Infância descartável
O alvo das PECs é o inciso XXXIII do Artigo 7º da Constituição, que diz:
Art. 7º São direitos dos trabalhadores urbanos e rurais, além de outros que visem à melhoria de sua condição social:
(…)
XXXIII – proibição de trabalho noturno, perigoso ou insalubre a menores de dezoito e de qualquer trabalho a menores de dezesseis anos, salvo na condição de aprendiz, a partir de quatorze anos;
O texto faz parte do capítulo que trata das Garantias e dos Direitos Fundamentais, individuais e coletivos do povo brasileiro. É, portanto, considerado cláusula pétrea, já que a mesma Constituição, em seu Artigo 60, coloca os direitos e garantias individuais entre os pontos que não podem ser objeto de emendas tendentes a aboli-los. Além disso, outros dispositivos do texto constitucional convergem no sentido de vedar a regressão de direitos.
Os que defendem a mudança da regra tentam invalidar esse argumento, apoiados em pareceres paralelos, às vezes descontextualizados, e em muito malabarismo retórico e jurídico.
Para além do debate técnico, porém, é na discussão do mérito que as posições e as questões centrais afloram. A base bolsonarista na CCJ claramente despreza os seguimentos que se preocupam com a formação da juventude e com os direitos básicos de crianças e adolescentes, reduzindo tal posicionamento a uma questão de fundo ideológico – visão exposta inclusive pela presidenta da comissão, a deputa Bia Kicis (PSL-DF).
Maria do Rosário devolve. “Não podemos negar que, de parte dos defensores da redução, há uma dimensão ideológica também, onde o lucro está maximizado. Há um tratamento do ser humano e da infância, sobretudo, como descartável. A presidenta da CCJ, quando fala da ideologização, ela está falando de si própria, da sua linha ideológica, que se coloca a serviço do mercado, do interesse de poucos e do lucro, enquanto tantos brasileiros estão morrendo”.
Exército mirim de desempregados
Além de comprometer o futuro da juventude, a proposta, na avaliação de seus críticos, cumpre outro objetivo, igualmente prejudicial ao conjunto dos trabalhadores: rebaixar ainda mais o valor da mão de obra, jogando milhões de adolescentes no mercado de trabalho e aumentando o índice de desemprego entre pais e mães de família.
“Quantos adultos serão colocados para fora e substituídos por crianças, adolescentes a partir dos 14 anos, porque estes receberão salários menores?”, pergunta Maria do Rosário.
Serão mais explorados e vão contribuir para o aumento do desemprego e do subemprego
O professor Rodrigo Rodrigues, presidente da CUT-DF, tem a mesma preocupação. “Serão mais explorados e vão contribuir para o aumento do desemprego e do subemprego”, afirmou ele, durante audiência pública na mesma CCJ para debater o tema, no último dia 11.

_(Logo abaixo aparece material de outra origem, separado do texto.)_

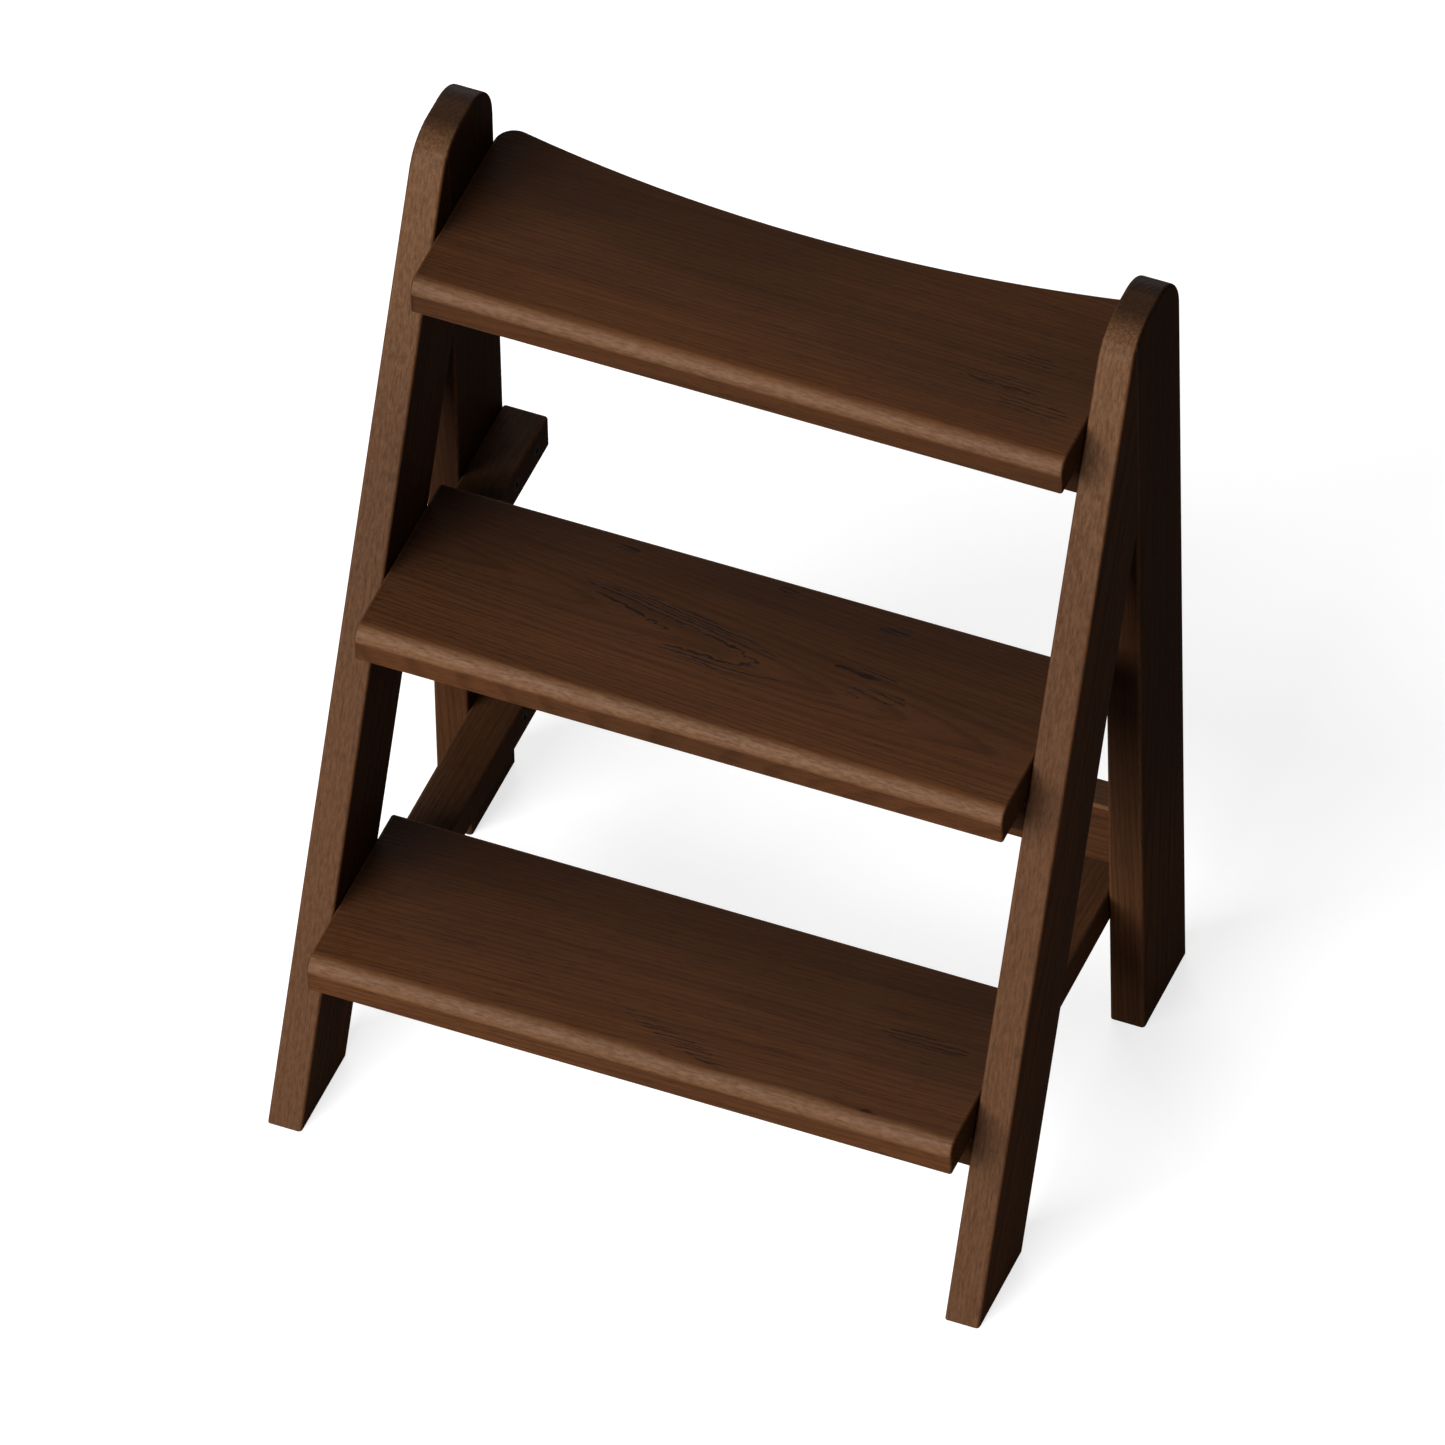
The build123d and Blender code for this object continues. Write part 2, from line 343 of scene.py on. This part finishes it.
def stainColour(tree, place, board, grain):
    # the stain, and then whatever darkens it: the grain, end grain, checks and painted shade
    look = woodLook
    warmth = remap(tree, grain["blotch"], *look["span"]["blotch"])
    if "warmFront" in board:
        nearFront = remap(tree, split(tree, place)[1], 0.0, -board["half"][1])
        warmth = calc(tree, "MULTIPLY_ADD", nearFront, board["warmFront"], warmth, clamp=True)
    toned = [tuple(channel * board["tone"] for channel in look[key][:3]) + (1.0,)
             for key in ("stain", "stainWarm")]
    colour = mixColour(tree, warmth, *toned)
    # painted shade: on the treads at the back, in the left corner and on the front, and on the frames
    # higher up
    shade = paintedTreadShade(tree, place, board) if "corner" in board["paintedShade"] else paintedFrameShade(tree, board)
    layers = [
        (grain["streak"], look["streakDepth"]),
        (grain["late"], look["ringDepth"] * board["figure"]),
        (remap(tree, grain["fibre"], *look["span"]["fibre"]), look["fibreDepth"]),
        (grain["pore"], look["poreDepth"]),
        (endGrain(tree, board), look["endDepth"]),
        (shade, 1.0),
    ]
    if "checks" in board:
        layers.append((grain["checks"], board["checkDepth"]))
    for mask, depth in layers:
        colour = mixColour(tree, calc(tree, "MULTIPLY", mask, depth), colour, look["stainDarkAndShade"])
    return colour


def arrisMask(tree, place, board):
    # one close to two of the board's faces at once; a half size of nothing leaves that way out
    near = []
    for distance, limit in zip(split(tree, place), board["half"]):
        start = limit - woodLook["edgeWidth"]
        near.append(remap(tree, calc(tree, "ABSOLUTE", distance), start, limit) if limit else None)
    nearEnd, nearSide, nearFace = near
    arris = calc(tree, "MULTIPLY", nearSide, nearFace)
    if nearEnd is not None:
        arris = calc(tree, "MAXIMUM", arris, calc(tree, "MULTIPLY", nearEnd, nearFace))
    return arris


def rubbedAndHighlitRoundings(tree, place, board):
    # faces that lean between upright at the front and level on top, where wear and a painted highlight
    # lighten the stain; feet don't rub evenly along them
    look = woodLook
    sideways, backward, upward = facing(tree)
    uneven = calc(tree, "SUBTRACT", boardNoise(tree, place, board, "rubWander"), 0.5)
    forward = calc(tree, "SUBTRACT", calc(tree, "MULTIPLY", uneven, board["rubWander"]), backward)
    rising = remap(tree, forward, board["rubAndLightFrom"], look["fullyRubbedAndLit"])
    falling = remap(tree, upward, *look["facing"]["upOnRounding"])
    inPlane = remap(tree, calc(tree, "ABSOLUTE", sideways), *look["facing"]["notSideways"])
    return calc(tree, "MULTIPLY", calc(tree, "MULTIPLY", rising, falling), inPlane)


def wearAndPaintedHighlight(tree, place, board, grain, colour):
    # lighter stain on the arrises, and on the roundings that are rubbed most, where the lighter colour is
    # also a painted highlight from the front light
    look = woodLook
    rub = boardNoise(tree, place, board, "rub", detail=4.0, roughness=0.7)
    patchy = remap(tree, rub, *look["span"]["rub"], look["leastRubbed"], 1.0)
    arris = calc(tree, "MULTIPLY", arrisMask(tree, place, board), patchy)
    colour = mixColour(tree, calc(tree, "MULTIPLY", arris, look["edgeWear"]), colour, look["wornEdge"])
    rubbedAndHighlit = calc(tree, "MULTIPLY", rubbedAndHighlitRoundings(tree, place, board), patchy)
    if "checks" in board:
        rubbedAndHighlit = calc(tree, "MULTIPLY", rubbedAndHighlit, calc(tree, "SUBTRACT", 1.0, grain["checks"]))
    wearAndHighlight = board["wearAndHighlight"]
    if "wornAndHighlitHead" in board:
        head = board["wornAndHighlitHead"]
        wearAndHighlight = remap(tree, split(tree, place)[0], head["from"], head["to"], wearAndHighlight, head["wearAndHighlight"])
    # the roundings' lighter colour: wear and a painted highlight
    colour = mixColour(tree, calc(tree, "MULTIPLY", rubbedAndHighlit, wearAndHighlight), colour, look["wornAndHighlitRounding"])
    return colour, rubbedAndHighlit


def grainRelief(tree, grain):
    height = 0.0
    for pattern, rise in woodLook["relief"].items():
        if pattern in grain:
            height = calc(tree, "MULTIPLY_ADD", grain[pattern], rise, height)
    return height


def stainedWood(name, board):
    look = woodLook
    material = newMaterial(name)
    tree = material.node_tree
    place = boardPlace(tree, board)
    grain = grainMasks(tree, place, board)
    colour = stainColour(tree, place, board, grain)
    colour, rubbedAndHighlit = wearAndPaintedHighlight(tree, place, board, grain, colour)
    level = remap(tree, facing(tree)[2], *look["facing"]["up"])
    polish = calc(tree, "MULTIPLY_ADD", level, look["flatPolish"], look["matt"])
    polish = calc(tree, "MULTIPLY_ADD", rubbedAndHighlit, board["polish"], polish, clamp=True)
    shader = principled(tree, {
        "Base Color": colour,
        "Roughness": unevenRoughness(tree, grain["fibre"], look),
        "Specular IOR Level": 0.0,  # only the coat shines
        "Coat Weight": polish,
        "Coat Roughness": look["coatRoughness"],
    })
    relief = finishMaterial(tree, shader, grainRelief(tree, grain), look)
    feed(tree, shader.inputs["Coat Normal"], relief)
    return material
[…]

Indiferentes a essa realidade, os defensores da PEC argumentam que o rebaixamento da faixa etária para o trabalho teria o poder de oferecer proteção a crianças que exercem atividades como a mendicância e a venda de balas em semáforos.
Os parlamentares de oposição desmontam este raciocínio. “A fragilização [da Lei] em nada mudará a condição das crianças que hoje realizam atividades extenuantes para contribuir com o próprio sustento, haja vista que elas seriam inseridas como mão de obra barata no atual mercado de trabalho que já conta com milhões de desempregados”, diz o voto em separado apresentado pela bancada do PSOL na CCJ.
“O caminho para evitar a marginalização de crianças pobres”, continua o texto do PSOL, “está na formulação de políticas públicas concretas, que visem a proteção do vínculo escolar e não joguem nos ombros das crianças e dos adolescentes o ônus de prover seu próprio sustento”.